Un homme aussi tolérant que le philosophe écossais David Hume n’a pas hésité à prôner la suppression de tous les ouvrages de métaphysique.
En 1910, le mouvement futuriste a publié un manifeste littéraire dans lequel il demandait d’en finir avec toutes les bibliothèques. Quant aux poètes nadaïstes colombiens, convaincus de la nécessité de faire disparaître le passé littéraire de leur pays, ils ont brûlé, vers 1967, des exemplaires du roman « Maria »m de Jorge Isaacs (1837-1895). Joseph Goebbels, grand bibliophile, a imaginé les autodafés nazis en 1933. En 1939, les bibliothécaires de la Saint Louis Public Library, dans le Missouri, ont refusé « Les Raisins de la colère », de John Steinbeck, et brûlé le livre sur un bûcher public, exemple qui a servi aux orateurs à avertir les écrivains des États-Unis qu’ils ne toléraient ni langage obscène, ni doctrines communistes. Vladimir Nabokov, professant aux universités Standford et Harvard, demanda que le « Quichotte » fût détruit au Mémorial Hall devant plus de six cents élèves. Borges, dans « Un essai autobiographique, n’a pas caché avoir brûlé ses premiers livres : « Il y a encore quelques années, si leur prix n’était pas excessif, j’en achetais des exemplaires et les brûlais. »
À ce jour, la destruction préméditée de livres représente soixante pour cent de cette chronique d’infamies, qu’il s’agisse des tablettes sumériennes ou de ce bibliothécaire français qui, en 2002, brûlait des livres hébreux; le problème, c’est que ceux qui détruisent des livres répondent à une attitude que l’on trouve dans toutes les cultures, car tous les êtres humains divisent le monde en « nous » et « eux ». Ce « nous », bien sûr, est exclusif. C’est sous ce critère de la négation de l’autre qu’a toujours été posée la censure et nié le droit à l’information.
Les quarante pour cent restants de dommages infligés aux livres sont imputables à des à des facteurs hétérogènes parmi lesquels on compte les catastrophes naturelles (incendies, ouragans, inondations, tremblements de terre, raz de marée, cyclones, moussons, etc.), les accidents (naufrages, etc.), les animaux (mites, souris, insectes), les changements culturels (extinction d’une langue, modification d’une mode littéraire); son également en cause des matériaux qui ont servi à fabriquer les livres (la présence d’acides dans le papier du XIXe siècle a détruit des millions d’ouvrages). Il faudrait en outre de demander combien de livres on péri en n’étant simplement pas publiés, combien ont été perdus pour toujours dans des éditions privées, combien ont été laissés sur la plage, dans le métro ou sur le banc d’un parc et ont ainsi disparu.

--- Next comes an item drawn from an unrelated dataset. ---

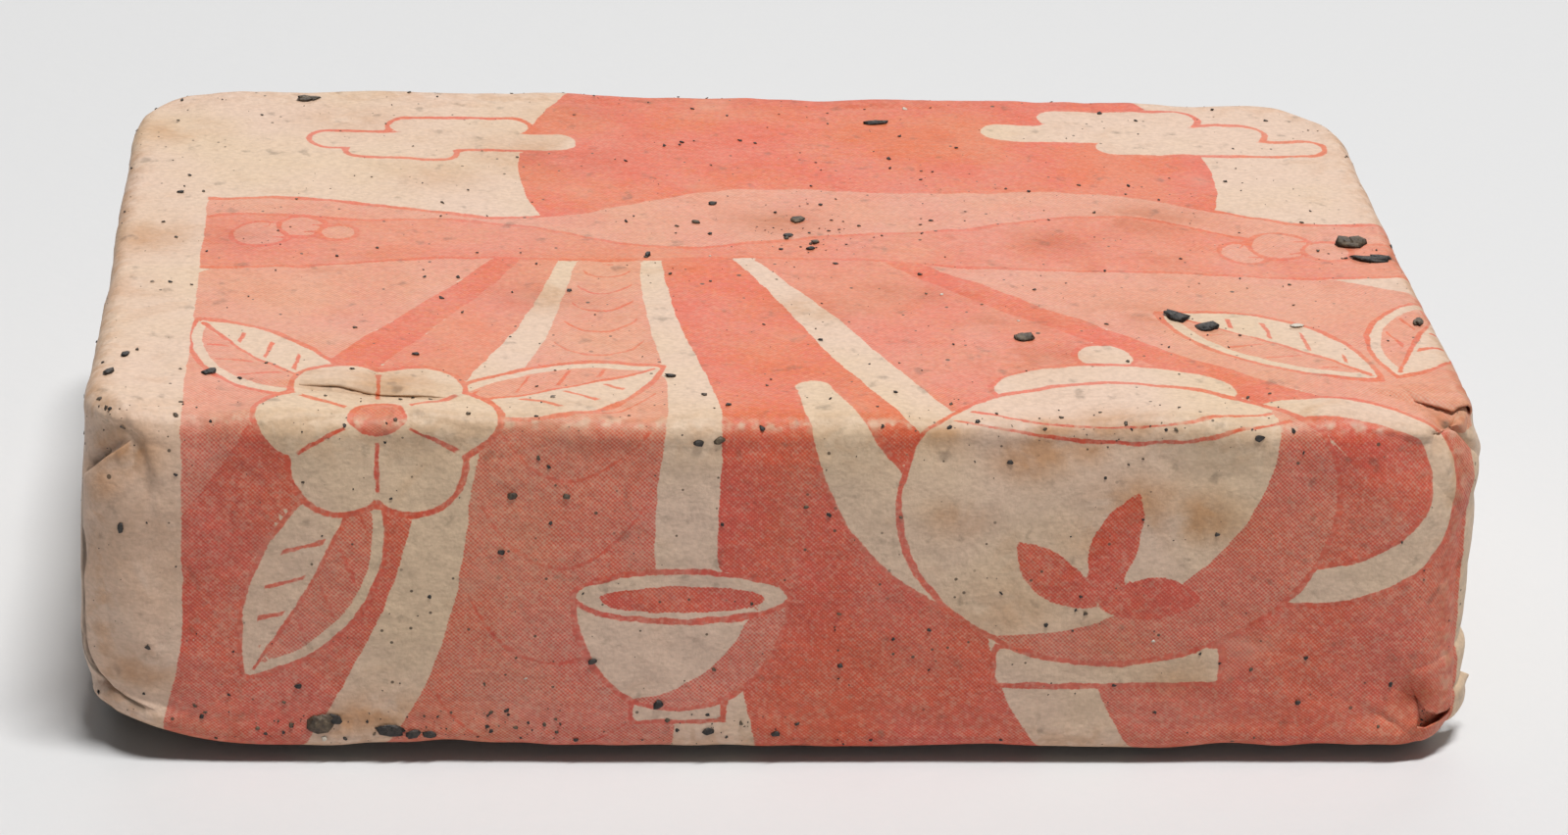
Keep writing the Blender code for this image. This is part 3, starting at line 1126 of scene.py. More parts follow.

Il est difficile de répondre à ces questions, mais ce qui est sûr et certain, c’est qu’à la minute où vous lisez ces lignes, un livre au moins est en train de disparaître à jamais.
(Texte tiré du livre Histoire universelle de la destruction des livres, par Fernando Baez. Éditions Fayard, 2008. Traduit de l’espagnol par Nelly Lhermillier).